Quem não conhece a comovente história de José e dos seus irmãos (Génesis 37,2-36; 39-45)? Uma história de grave culpa e perdão magnânimo, na qual o amor acaba por triunfar. 

Esta é a mensagem permanente que Deus nos quer transmitir, a nós, seres humanos! No final, a culpa e a maldade não triunfarão, mas o amor e o perdão do Senhor superam tudo. A sabedoria incomparável de Deus, digna de adoração, consegue valer-se até dos caminhos maus e perversos para a nossa salvação. A história de José é um claro testemunho disso: “Para salvar vidas, Deus enviou-me à vossa frente”, diz ele aos irmãos. 

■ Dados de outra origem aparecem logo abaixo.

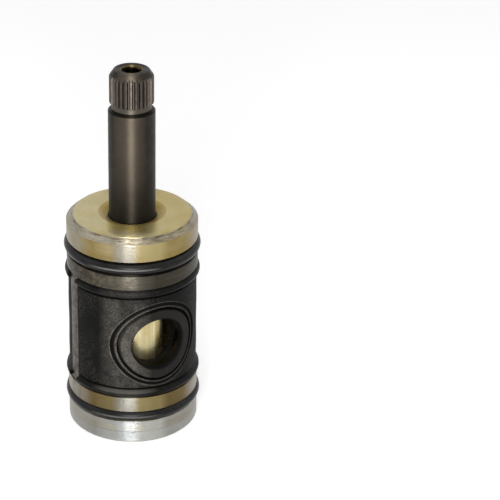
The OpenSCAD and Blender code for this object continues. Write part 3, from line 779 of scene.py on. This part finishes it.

Podemos tirar grande proveito desta comovente história e deixar que o seu ensinamento penetre profundamente em nós. O resultado seria uma confiança mais profunda em Deus. Há tantas situações na nossa vida que não estão nas nossas mãos e que não compreendemos. Isto é especialmente verdadeiro no caso das desgraças e dificuldades de todo o tipo. Nestas circunstâncias, só a confiança nos pode ajudar a não cair na amargura. 

O mesmo se aplica ao mal do pecado e da culpa. José perdoou os irmãos que primeiro o quiseram matar e depois o venderam como escravo (cf. Gn 37, 12-36). Ele não quis vingar-se, mas antes consolou os irmãos, carregados de culpa e desconcertados, com estas palavras: “Não se lamentem nem se irritem por me terem vendido aqui”. José reconheceu a sabedoria de Deus, que transformou ações malignas em atos de salvação. 

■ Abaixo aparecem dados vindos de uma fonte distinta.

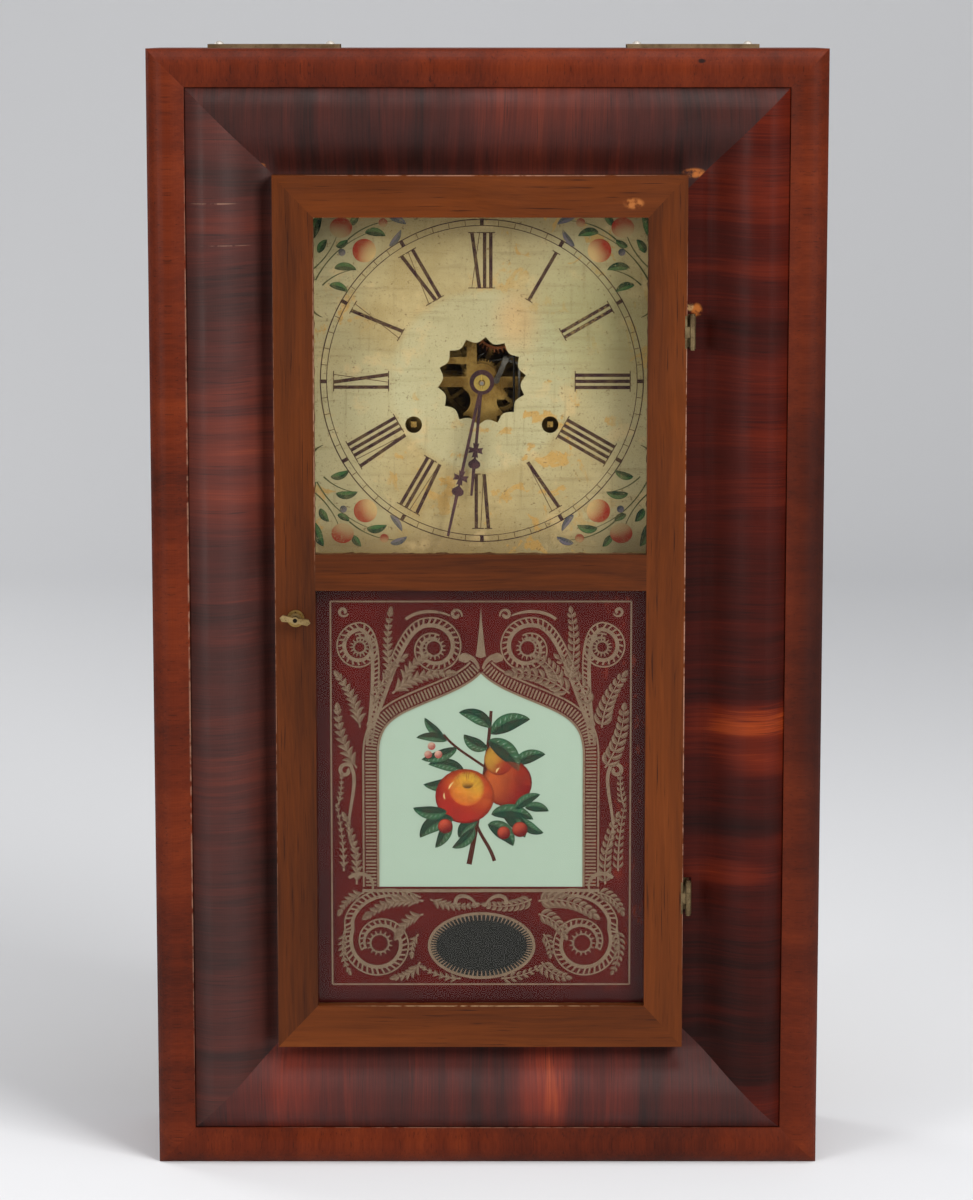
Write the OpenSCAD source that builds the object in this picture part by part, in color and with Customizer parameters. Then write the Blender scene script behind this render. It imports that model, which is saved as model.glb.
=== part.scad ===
// Ogee shelf clock: a weight-driven striking clock in a veneered box case.
// Front faces -Y, +Z is up, and the origin is under the middle of the case.

/* [Case] */
// Overall width
case_w = 391; // [340:1:480]
// Overall height
case_h = 657; // [560:1:800]
// Depth from the band's inner edge to the back
case_d = 107; // [105:1:135]
// Thickness of the case boards
board_t = 10; // [8:0.5:12]
// Thickness of the backboard
back_t = 7; // [5:0.5:9]
// Thickness of the boards beside the weights
partition_t = 6; // [4:0.5:8]
// Gap between the pulleys and the tops of the partitions
partition_gap = 6.5; // [4.5:0.5:20]

/* [Front moulding] */
// Width of the outer band
band_w = 21.9; // [15:0.1:28]
// How far the middle of the band swells out
band_swell = 3; // [1:0.5:5]
// Width of the ogee curve
ogee_w = 49.6; // [40:0.1:60]
// Distance from the band to the ogee's crest
crest_at = 13; // [9:0.5:18]
// Height of the ogee's crest over the front plane
crest_h = 7; // [4:0.5:10]
// Drop from the band's edge to the start of the ogee
quirk_drop = 1.2; // [1:0.1:5]
// Depth of the flat land under the door
land_drop = 11; // [9:0.5:12]
// Width of the land under the door
land_w = 9.4; // [9.2:0.1:14]
// Extra width of the land on the hinge side
hinge_land = 8.7; // [6:0.1:12]
// Depth of the moulding behind the front plane
frame_t = 24; // [22:0.5:26]

/* [Door] */
// How far the door laps over its opening
door_lap = 9.1; // [7:0.1:9.1]
// Thickness of the door
door_t = 13; // [12:0.5:15]
// Width of the stile with the latch
latch_stile_w = 23.5; // [20:0.5:30]
// Width of the stile with the hinges
hinge_stile_w = 22.6; // [18:0.1:30]
// Width of the top rail
top_rail_w = 24.2; // [18:0.1:30]
// Width of the middle rail
mid_rail_w = 21.1; // [16:0.1:30]
// Width of the bottom rail
bottom_rail_w = 24.9; // [18:0.1:32]
// Height of the upper opening of the door
dial_sight_h = 195.2; // [170:0.1:230]
// Width of the glass rebate
rebate_w = 4; // [3:0.5:6]
// Depth of the glass rebate from the back
rebate_d = 6; // [5:0.5:8]
// Thickness of both glasses
glass_t = 2; // [1.5:0.1:3]

/* [Hinges and latch] */
// Radius of the hinge barrels
barrel_r = 1.75; // [1.5:0.05:2.5]
// Radius of the hinge pins
hinge_pin_r = 0.8; // [0.6:0.05:1]
// Length of a hinge barrel
hinge_len = 19; // [15:0.5:26]
// Distance of the hinge axis from the door's edge
hinge_off = 3.2; // [2.6:0.1:4]
// Thickness of the hinge leaves
leaf_t = 1.2; // [0.8:0.1:1.5]
// Distance of each hinge from the end of the door
hinge_inset = 90; // [60:1:120]
// Distance of the latch from the door's edge
latch_inset = 12; // [10.5:0.1:13]
// Radius of the latch plate
latch_plate_r = 5; // [4:0.25:7]
// Length of the latch handle
latch_len = 18; // [14:0.5:24]

/* [Dial and hands] */
// Shift of the dial's middle from the door's middle
dial_shift = 1.05; // [0:0.05:2]
// Distance of the dial's middle below the door's top
dial_drop = 121.2; // [112:0.1:130]
// Height of the dial plate
dial_h = 220; // [205:1:225]
// Thickness of the dial plate
dial_t = 0.8; // [0.6:0.1:1.5]
// Radius of the dial's middle opening at its points
dial_eye_r = 26; // [22:0.5:28]
// Number of scallops round the middle opening
scallops = 14; // [8:1:20]
// Radius of the winding holes
wind_hole_r = 4.9; // [4:0.1:6]
// Length of the minute hand
minute_len = 92.2; // [80:0.1:94]
// Length of the hour hand
hour_len = 67; // [55:0.5:75]
// Angle of the minute hand, clockwise from twelve
minute_at = 192.5; // [0:0.5:360]
// Angle of the hour hand, clockwise from twelve
hour_at = 185.3; // [0:0.1:360]
// Thickness of the hands
hand_t = 1; // [0.6:0.1:1.4]

/* [Movement] */
// Thickness of the movement plates
plate_t = 1.6; // [1.2:0.1:2]
// Distance of each winding arbor from the middle
wind_x = 40; // [38:0.5:42]
// Drop of the winding arbors below the middle
wind_drop = 25.5; // [24:0.5:27]
// Thickness of the wheels
wheel_t = 1.4; // [1:0.1:2]
// Radius of a pivot
pivot_r = 1; // [0.8:0.1:1.3]
// Radius of the drums under the cord
drum_r = 12.9; // [11:0.1:14]
// Length of the drums between their ends
drum_len = 18; // [14:0.5:18]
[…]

Uma forte confiança em Deus está presente até nos momentos mais sombrios e na incerteza do plano exterior. No entanto, a confiança não deve ser confundida com um otimismo natural. É também totalmente diferente da atitude fatalista que se resigna e deixa tudo acontecer com a sensação de que, afinal, não se pode evitar, embora se continue a dizer que “Deus já vai resolver”. 

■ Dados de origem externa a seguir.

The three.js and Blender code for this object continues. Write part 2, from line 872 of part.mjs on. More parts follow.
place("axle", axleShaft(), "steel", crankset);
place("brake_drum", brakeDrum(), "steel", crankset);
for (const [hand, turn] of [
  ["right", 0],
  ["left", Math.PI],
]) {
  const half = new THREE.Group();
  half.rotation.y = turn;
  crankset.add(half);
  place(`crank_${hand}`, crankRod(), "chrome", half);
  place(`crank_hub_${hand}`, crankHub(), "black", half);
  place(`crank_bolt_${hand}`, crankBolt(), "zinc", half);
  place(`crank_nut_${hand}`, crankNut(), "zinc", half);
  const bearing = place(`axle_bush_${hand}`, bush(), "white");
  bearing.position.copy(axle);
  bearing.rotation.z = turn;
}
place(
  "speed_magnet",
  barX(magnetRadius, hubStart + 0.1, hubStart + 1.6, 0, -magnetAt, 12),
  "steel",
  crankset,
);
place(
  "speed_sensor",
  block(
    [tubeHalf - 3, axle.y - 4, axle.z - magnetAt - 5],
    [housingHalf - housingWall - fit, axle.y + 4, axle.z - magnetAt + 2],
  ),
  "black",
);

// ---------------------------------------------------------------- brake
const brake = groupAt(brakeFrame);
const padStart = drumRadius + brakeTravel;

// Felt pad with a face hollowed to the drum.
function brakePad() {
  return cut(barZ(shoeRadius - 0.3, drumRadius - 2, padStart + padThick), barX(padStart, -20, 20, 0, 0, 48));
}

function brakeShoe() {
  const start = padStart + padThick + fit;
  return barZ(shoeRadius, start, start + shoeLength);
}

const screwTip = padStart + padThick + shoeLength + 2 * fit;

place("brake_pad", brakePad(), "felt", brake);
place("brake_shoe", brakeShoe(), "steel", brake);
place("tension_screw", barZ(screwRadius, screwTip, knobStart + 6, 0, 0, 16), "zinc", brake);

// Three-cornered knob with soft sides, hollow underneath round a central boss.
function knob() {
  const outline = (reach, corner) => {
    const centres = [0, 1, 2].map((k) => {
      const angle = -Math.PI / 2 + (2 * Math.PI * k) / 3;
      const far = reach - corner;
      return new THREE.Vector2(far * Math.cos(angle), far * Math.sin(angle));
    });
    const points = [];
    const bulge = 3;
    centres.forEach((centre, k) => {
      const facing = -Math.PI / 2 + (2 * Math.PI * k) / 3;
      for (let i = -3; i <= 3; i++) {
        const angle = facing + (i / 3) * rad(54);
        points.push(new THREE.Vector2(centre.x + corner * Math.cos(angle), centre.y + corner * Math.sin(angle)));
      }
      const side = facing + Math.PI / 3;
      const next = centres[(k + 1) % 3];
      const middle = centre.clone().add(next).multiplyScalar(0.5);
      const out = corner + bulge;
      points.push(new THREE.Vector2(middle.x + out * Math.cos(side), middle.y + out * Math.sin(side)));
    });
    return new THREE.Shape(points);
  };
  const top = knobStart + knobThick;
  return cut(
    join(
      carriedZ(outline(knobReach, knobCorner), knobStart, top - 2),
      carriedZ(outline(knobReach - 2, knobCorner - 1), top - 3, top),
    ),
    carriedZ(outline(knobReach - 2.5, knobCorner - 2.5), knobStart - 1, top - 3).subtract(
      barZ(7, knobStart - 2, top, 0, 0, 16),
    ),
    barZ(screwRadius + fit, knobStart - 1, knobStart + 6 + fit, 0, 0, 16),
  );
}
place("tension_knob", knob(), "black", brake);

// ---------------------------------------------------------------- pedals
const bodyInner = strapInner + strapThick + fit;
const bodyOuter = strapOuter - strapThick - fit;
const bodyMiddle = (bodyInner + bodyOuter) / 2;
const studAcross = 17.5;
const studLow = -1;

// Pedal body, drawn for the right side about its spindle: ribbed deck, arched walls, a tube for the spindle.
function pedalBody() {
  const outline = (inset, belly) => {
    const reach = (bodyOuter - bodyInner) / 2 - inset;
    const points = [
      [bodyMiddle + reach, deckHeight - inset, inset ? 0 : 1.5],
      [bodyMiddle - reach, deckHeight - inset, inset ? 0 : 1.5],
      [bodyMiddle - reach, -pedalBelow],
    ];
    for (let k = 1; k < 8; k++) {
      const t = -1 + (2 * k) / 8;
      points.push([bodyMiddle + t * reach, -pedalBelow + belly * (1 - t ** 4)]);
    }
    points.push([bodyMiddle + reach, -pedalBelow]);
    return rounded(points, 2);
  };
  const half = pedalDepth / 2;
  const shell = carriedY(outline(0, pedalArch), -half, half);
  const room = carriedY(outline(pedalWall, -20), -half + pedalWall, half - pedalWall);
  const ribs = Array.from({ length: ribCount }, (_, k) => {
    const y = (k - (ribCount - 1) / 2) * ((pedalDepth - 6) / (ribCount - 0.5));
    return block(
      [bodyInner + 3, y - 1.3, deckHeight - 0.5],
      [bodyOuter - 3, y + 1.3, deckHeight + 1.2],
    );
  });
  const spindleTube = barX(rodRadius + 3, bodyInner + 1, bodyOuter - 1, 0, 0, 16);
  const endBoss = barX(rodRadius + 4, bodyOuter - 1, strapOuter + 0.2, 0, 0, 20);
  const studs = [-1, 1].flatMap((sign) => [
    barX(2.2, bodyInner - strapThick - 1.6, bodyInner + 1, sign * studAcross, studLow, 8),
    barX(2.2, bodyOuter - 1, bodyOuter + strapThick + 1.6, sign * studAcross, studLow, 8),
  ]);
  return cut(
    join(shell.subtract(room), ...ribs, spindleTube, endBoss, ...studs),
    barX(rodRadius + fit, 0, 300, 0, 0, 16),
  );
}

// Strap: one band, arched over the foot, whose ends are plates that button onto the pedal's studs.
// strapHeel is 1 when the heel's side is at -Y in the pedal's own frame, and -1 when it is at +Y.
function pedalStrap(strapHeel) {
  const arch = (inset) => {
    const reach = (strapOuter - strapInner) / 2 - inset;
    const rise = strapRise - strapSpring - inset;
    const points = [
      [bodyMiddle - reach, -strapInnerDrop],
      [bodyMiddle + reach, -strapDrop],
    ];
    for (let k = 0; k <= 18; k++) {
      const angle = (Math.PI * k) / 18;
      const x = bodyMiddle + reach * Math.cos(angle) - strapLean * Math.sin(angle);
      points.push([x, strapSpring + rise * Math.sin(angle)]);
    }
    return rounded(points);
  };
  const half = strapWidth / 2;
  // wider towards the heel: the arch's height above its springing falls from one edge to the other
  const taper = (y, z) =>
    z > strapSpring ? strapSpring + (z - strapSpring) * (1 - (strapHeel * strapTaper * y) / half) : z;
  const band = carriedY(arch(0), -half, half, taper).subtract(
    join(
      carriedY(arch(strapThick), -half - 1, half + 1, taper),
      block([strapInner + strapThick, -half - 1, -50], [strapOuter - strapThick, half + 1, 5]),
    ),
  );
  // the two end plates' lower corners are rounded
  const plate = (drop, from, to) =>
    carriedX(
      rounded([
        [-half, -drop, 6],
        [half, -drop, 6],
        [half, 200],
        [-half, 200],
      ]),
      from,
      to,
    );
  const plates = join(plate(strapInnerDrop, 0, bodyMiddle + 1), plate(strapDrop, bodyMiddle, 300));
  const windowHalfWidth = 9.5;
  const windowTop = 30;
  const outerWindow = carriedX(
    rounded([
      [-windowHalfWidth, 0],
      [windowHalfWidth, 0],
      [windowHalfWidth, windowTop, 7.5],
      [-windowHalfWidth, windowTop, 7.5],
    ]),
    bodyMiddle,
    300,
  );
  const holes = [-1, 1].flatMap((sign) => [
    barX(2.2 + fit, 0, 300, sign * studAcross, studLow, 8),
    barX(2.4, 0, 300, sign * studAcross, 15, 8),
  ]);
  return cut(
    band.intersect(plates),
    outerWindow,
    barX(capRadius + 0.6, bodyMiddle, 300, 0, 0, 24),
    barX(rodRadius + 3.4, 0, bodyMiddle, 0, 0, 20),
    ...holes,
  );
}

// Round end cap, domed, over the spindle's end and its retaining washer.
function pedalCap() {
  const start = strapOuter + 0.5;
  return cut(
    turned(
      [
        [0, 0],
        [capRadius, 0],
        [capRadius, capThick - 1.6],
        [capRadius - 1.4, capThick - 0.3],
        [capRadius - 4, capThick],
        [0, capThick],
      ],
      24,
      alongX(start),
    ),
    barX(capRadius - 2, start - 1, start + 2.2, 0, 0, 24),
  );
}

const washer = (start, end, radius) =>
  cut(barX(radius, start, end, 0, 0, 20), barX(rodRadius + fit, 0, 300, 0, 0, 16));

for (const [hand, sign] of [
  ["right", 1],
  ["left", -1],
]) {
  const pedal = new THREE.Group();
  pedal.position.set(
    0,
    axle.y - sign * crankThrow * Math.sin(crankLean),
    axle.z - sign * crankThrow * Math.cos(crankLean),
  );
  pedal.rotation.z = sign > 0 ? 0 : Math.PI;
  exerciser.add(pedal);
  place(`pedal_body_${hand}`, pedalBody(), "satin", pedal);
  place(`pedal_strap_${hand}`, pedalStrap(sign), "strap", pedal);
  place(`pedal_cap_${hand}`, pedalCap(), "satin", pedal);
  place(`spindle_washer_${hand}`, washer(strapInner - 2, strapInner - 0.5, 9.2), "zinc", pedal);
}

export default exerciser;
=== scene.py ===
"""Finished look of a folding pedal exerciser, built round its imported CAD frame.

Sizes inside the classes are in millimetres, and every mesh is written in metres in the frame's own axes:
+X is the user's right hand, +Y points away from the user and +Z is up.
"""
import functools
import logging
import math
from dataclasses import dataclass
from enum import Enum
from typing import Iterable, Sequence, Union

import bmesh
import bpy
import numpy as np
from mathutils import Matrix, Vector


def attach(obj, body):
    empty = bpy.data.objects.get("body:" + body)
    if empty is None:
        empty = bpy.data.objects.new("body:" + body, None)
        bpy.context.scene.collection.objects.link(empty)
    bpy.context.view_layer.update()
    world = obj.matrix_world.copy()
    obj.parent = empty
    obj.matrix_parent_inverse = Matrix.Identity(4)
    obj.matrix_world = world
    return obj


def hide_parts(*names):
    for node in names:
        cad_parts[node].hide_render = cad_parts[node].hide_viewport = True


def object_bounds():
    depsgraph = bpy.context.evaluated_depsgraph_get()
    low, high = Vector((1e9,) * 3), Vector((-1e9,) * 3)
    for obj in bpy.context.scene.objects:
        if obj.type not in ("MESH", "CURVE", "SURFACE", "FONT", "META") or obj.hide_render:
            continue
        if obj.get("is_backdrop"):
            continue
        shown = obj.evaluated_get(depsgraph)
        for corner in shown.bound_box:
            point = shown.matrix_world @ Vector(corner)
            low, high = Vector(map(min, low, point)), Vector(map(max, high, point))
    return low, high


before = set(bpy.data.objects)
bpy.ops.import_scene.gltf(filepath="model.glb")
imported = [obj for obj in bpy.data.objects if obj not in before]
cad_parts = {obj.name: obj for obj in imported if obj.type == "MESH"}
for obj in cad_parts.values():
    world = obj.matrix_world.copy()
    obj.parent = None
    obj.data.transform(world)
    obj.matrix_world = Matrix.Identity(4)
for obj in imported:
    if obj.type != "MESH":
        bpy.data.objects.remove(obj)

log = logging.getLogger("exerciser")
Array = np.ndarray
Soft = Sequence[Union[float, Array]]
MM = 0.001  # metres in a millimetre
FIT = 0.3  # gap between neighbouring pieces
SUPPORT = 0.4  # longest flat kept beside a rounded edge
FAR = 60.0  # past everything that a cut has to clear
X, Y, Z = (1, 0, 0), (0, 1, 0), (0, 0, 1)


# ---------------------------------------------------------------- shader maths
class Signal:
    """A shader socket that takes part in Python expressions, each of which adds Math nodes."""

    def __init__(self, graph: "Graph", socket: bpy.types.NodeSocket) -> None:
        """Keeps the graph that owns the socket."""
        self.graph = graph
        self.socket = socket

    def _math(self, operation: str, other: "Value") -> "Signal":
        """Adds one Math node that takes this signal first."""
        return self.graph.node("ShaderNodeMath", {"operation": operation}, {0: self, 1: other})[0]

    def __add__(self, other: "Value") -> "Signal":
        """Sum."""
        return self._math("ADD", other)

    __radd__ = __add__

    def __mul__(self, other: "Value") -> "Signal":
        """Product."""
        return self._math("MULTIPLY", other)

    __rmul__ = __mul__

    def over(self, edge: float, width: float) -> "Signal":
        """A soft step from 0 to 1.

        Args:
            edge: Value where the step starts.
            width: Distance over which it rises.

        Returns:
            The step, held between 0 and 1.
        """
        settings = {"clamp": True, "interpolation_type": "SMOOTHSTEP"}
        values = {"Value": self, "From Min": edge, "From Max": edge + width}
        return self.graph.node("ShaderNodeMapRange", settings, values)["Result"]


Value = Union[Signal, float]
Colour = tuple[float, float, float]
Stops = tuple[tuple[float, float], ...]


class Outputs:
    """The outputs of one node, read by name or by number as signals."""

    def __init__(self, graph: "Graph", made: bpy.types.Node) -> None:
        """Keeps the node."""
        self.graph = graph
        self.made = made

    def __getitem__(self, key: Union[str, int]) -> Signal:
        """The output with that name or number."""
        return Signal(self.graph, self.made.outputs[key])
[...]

Não, a confiança é uma entrega total ao Senhor, é agarrar-se à Sua bondade. Tal ato é mais fácil quando reconhecemos com gratidão a providência e o cuidado de Deus para conosco. O único obstáculo que nos impede de nos lembrarmos e agradecermos repetidamente a sua bondade e, assim, aumentarmos a nossa confiança, é o fato de nos esquecermos facilmente e não interiorizarmos os benefícios de Deus para conosco. 

A confiança torna-se ainda mais profunda quando percebemos a bondade de Deus nos acontecimentos salvíficos, como nos é oferecida, por exemplo, nos sacramentos, na Palavra de Deus e em tantas ajudas para a nossa vida espiritual. Um obstáculo aqui pode ser a nossa preguiça espiritual, que nos impede de compreender e aproveitar devidamente todos esses dons e, assim, crescer na confiança. 

Esta torna-se existencial quando se trata de carregar uma cruz pesada, seja ela qual for. Neste caso, é exigido um outro grau de confiança, que, no meio da noite escura, se alimenta apenas da luz da fé. É precisamente aqui que se abre a possibilidade de a confiança se instalar no mais profundo da nossa alma, dependendo do peso da nossa cruz e de como a suportamos com a ajuda de Deus. Nos momentos de tribulação, Deus nunca nos abandonou, apesar das nossas sensações nos transmitirem o contrário. É a confiança que nos sustenta nesta escuridão e sob a cruz nasce uma luz resplandecente e uma força invencível. Porque, se confiamos em Deus até o mais profundo do nosso ser, que mal nos poderá acontecer? 

“Quem nos poderá separar do amor de Cristo? A tribulação? A angústia? A perseguição? A fome? A nudez? Os perigos? A espada? (…) Em tudo isso somos mais que vencedores, graças àquele que nos amou” (Rm 8, 35-37).